His ultimate goal, we’re told, is to get a bimaxillary osteotomy, or double jaw surgery, in order to “ascend.” In the looksmaxxing community, to “ascend” is to become desirable, to become an “alpha”3, someone who will get the girl, make the friend, get the bag. Of course, the terminology is a tacit admission of deficiency: to ascend, you must first start at the bottom.
That’s the paradox at the heart of maxxing culture. It is try-hard, an ideology of striving for something you at the most essential level don’t have. It is the admission of a hollow core, a cult of self-loathing. (To use other buzzword of the moment, ‘maxxing’ is in this sense the opposite of ‘aura’.)
Which is why I think the US Department of War tweet was revealing. When the US government says it’s “lethalitymaxxing”, that isn’t the behaviour of the most powerful armed force in the world. It is posturing of the most basic degree. It’s not the language of combat veterans but of incels running their social media channels; people who have only experienced conflict through a screen. And it’s the language of an administration with the competence to call a campaign ‘Epic Fury’ and then have three of their own fighter jets shot down by friendly fire.
You might say that -maxxing is just a meaningless suffix now, “the -gate of the brainrot era”. It’s a joke, even if the behaviour it describes isn’t. But language is revealing. In this case, it serves as another bleak reminder that the real world and social media are now functionally inseparable. And that perhaps we would all benefit from a bit more moderation — in every sense of the word.
BELOW THE FOLD
“Some people will do incredibly well in the new AI era. They will become rich and powerful beyond anything we can currently imagine. But other people — a lot of other people — will become useless. they will be consigned to the same miserable fate as the people currently muttering on the streets of San Francisco, cold and helpless in a world they no longer understand. ” I had a few issues with this essay from Harper’s Sam Kriss at Harper’s, but it’s certainly full of great lines.
“One Anthropic researcher told me that he often wonders whether ‘maybe we should just stop.’” Also on the subject of AI, this New Yorker essay by the always-excellent Gideon Lewis-Krauss is one of the best explanations of how we think agentic LLMs like Claude actually work.
I enjoyed interviewing Aidan Zamiri, the director of the new Charli XCX mockumentary The Moment, for The Observer. I thought the film itself was smart and funny, and perfectly encapsulates the luxury nihilism of the brat era.

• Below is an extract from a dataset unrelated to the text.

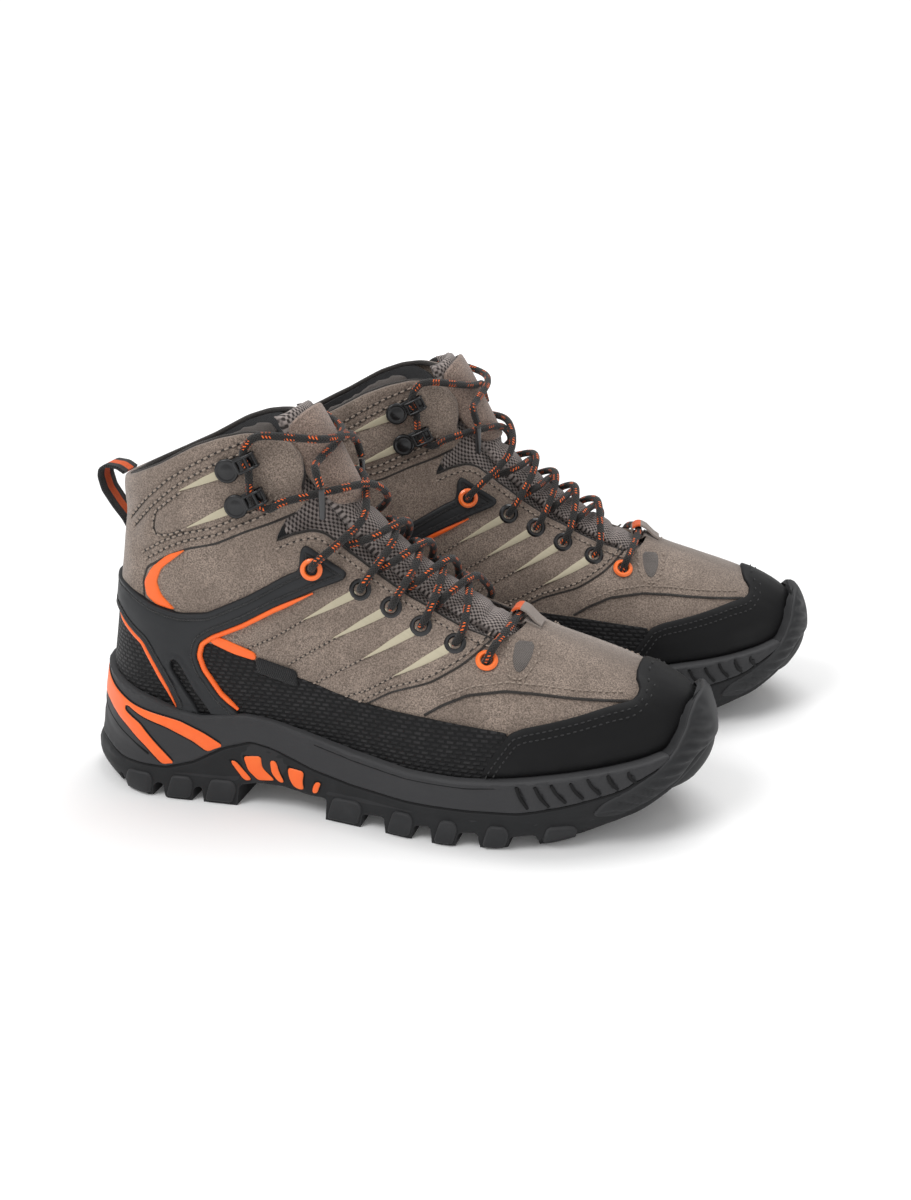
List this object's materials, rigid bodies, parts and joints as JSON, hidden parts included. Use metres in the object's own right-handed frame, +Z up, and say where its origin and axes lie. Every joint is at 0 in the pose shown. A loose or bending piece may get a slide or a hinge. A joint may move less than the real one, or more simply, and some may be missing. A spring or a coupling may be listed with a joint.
{
  "type": "pair of hiking boots",
  "caption": "Pair of mid-height lace-up hiking boots with lugged soles, heel cages, padded tongues and lace hooks.",
  "frame": {"origin": "on the ground, midway between the two boots", "axes": "+X towards the toes, +Y to the wearer's left, +Z up"},
  "size_m": [0.3463, 0.2414, 0.187],
  "materials": {
    "outsole_rubber": "matt black rubber",
    "midsole_foam": "dark grey moulded foam, satin",
    "orange_rubber": "orange moulded rubber",
    "shank_steel": "plain spring steel",
    "board": "pressed fibre board",
    "footbed_cloth": "foam with a knitted top",
    "suede": "taupe suede, short nap",
    "rand_cloth": "black coated weave",
    "toe_rubber": "smooth black rubber",
    "cage_plastic": "dark grey moulded plastic",
    "orange_trim": "orange trim, satin",
    "stiffener": "thermoplastic stiffener",
    "lining_mesh": "grey mesh lining",
    "pad_foam": "foam under mesh",
    "tongue_mesh": "grey padded mesh",
    "black_metal": "black lacquer",
    "orange_metal": "orange lacquer",
    "cream_film": "cream synthetic leather",
    "lace_cord": "black braid with orange flecks",
    "clear_tip": "black plastic sheath",
    "webbing": "grey and orange webbing",
    "loop_webbing": "orange and grey webbing",
    "tag_cloth": "plain black woven tag"
  },
  "bodies": {
    "right_boot": {"right_outsole": "outsole_rubber", "right_midsole": "midsole_foam", "right_heel_insert": "orange_rubber", "right_arch_ribs": "orange_rubber", "right_shank": "shank_steel", "right_insole_board": "board", "right_vamp": "suede", "right_quarters": "suede", "right_ankle_cuff": "suede", "right_mudguard": "rand_cloth", "right_toe_cap": "toe_rubber", "right_heel_cage": "cage_plastic", "right_piping": "orange_trim", "right_toe_puff": "stiffener", "right_heel_counter": "stiffener", "right_lining": "lining_mesh", "right_collar_pad": "pad_foam", "right_black_eyelets": "black_metal", "right_orange_eyelets": "orange_metal", "right_lace_hooks": "black_metal", "right_hook_rivets": "black_metal", "right_claw_stripes": "cream_film", "right_lace": "lace_cord", "right_lace_tips": "clear_tip", "right_lace_keeper": "webbing"},
    "right_tongue": {"right_tongue": "tongue_mesh", "right_tongue_patch": "suede"},
    "right_footbed": {"right_footbed": "footbed_cloth"},
    "right_pull_loop": {"right_pull_loop": "loop_webbing"},
    "right_side_tag": {"right_side_tag": "tag_cloth"},
    "left_boot": {"left_outsole": "outsole_rubber", "left_midsole": "midsole_foam", "left_heel_insert": "orange_rubber", "left_arch_ribs": "orange_rubber", "left_shank": "shank_steel", "left_insole_board": "board", "left_vamp": "suede", "left_quarters": "suede", "left_ankle_cuff": "suede", "left_mudguard": "rand_cloth", "left_toe_cap": "toe_rubber", "left_heel_cage": "cage_plastic", "left_piping": "orange_trim", "left_toe_puff": "stiffener", "left_heel_counter": "stiffener", "left_lining": "lining_mesh", "left_collar_pad": "pad_foam", "left_black_eyelets": "black_metal", "left_orange_eyelets": "orange_metal", "left_lace_hooks": "black_metal", "left_hook_rivets": "black_metal", "left_claw_stripes": "cream_film", "left_lace": "lace_cord", "left_lace_tips": "clear_tip", "left_lace_keeper": "webbing"},
    "left_tongue": {"left_tongue": "tongue_mesh", "left_tongue_patch": "suede"},
    "left_footbed": {"left_footbed": "footbed_cloth"},
    "left_pull_loop": {"left_pull_loop": "loop_webbing"},
    "left_side_tag": {"left_side_tag": "tag_cloth"}
  },
  "joints": [
    {"name": "right_tongue_lean", "type": "hinge", "parent": "right_boot", "child": "right_tongue", "pos_m": [0.05698, -0.06519, 0.076], "axis": [-0.0915, -0.9958, 0], "range_deg": [0, 2.5]},
    {"name": "right_footbed_lift", "type": "hinge", "parent": "right_boot", "child": "right_footbed", "pos_m": [0.10378, -0.06949, 0.017], "axis": [0.0915, 0.9958, 0], "range_deg": [0, 3]},
    {"name": "right_loop_swing", "type": "hinge", "parent": "right_boot", "child": "right_pull_loop", "pos_m": [-0.14712, -0.05146, 0.138], "axis": [0.0794, -0.0073, 0.9968], "range_deg": [-20, 20]},
    {"name": "right_tag_flap", "type": "hinge", "parent": "right_boot", "child": "right_side_tag", "pos_m": [-0.06632, -0.09563, 0.0726], "axis": [-0.9661, 0.0888, 0.2425], "range_deg": [0, 35]},
    {"name": "left_tongue_lean", "type": "hinge", "parent": "left_boot", "child": "left_tongue", "pos_m": [0.09998, 0.06519, 0.076], "axis": [0.0915, -0.9958, 0], "range_deg": [0, 2.5]},
    {"name": "left_footbed_lift", "type": "hinge", "parent": "left_boot", "child": "left_footbed", "pos_m": [0.14678, 0.06949, 0.017], "axis": [-0.0915, 0.9958, 0], "range_deg": [0, 3]},
    {"name": "left_loop_swing", "type": "hinge", "parent": "left_boot", "child": "left_pull_loop", "pos_m": [-0.10412, 0.05146, 0.138], "axis": [0.0794, 0.0073, 0.9968], "range_deg": [-20, 20]},
    {"name": "left_tag_flap", "type": "hinge", "parent": "left_boot", "child": "left_side_tag", "pos_m": [-0.02332, 0.09563, 0.0726], "axis": [0.9661, 0.0888, -0.2425], "range_deg": [0, 35]},
    {"name": "left_boot_lift", "type": "slide", "parent": "right_boot", "child": "left_boot", "axis": [0, 0, 1], "range_m": [0, 0.25]}
  ]
}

As one TikTok user put it, ““Looksmaxxing tik tok is a large majority of men arguing on which male supermodel they think is the hottest”
From what I can tell, “bone-smashing” originally started out mostly as a joke. Despite the coverage, it’s unclear how many men are actually doing it; perhaps fewer than have written articles about it.
One of my favourite facts about the incel community is that its worldview of “alphas” is based on discredited science about wolves, and that the founder of that idea now travels the world warning that it’s bullshit.


Yeah, this is really good. You’ve been reading the same stuff as I have, but have managed to parse it into something other than abject terror.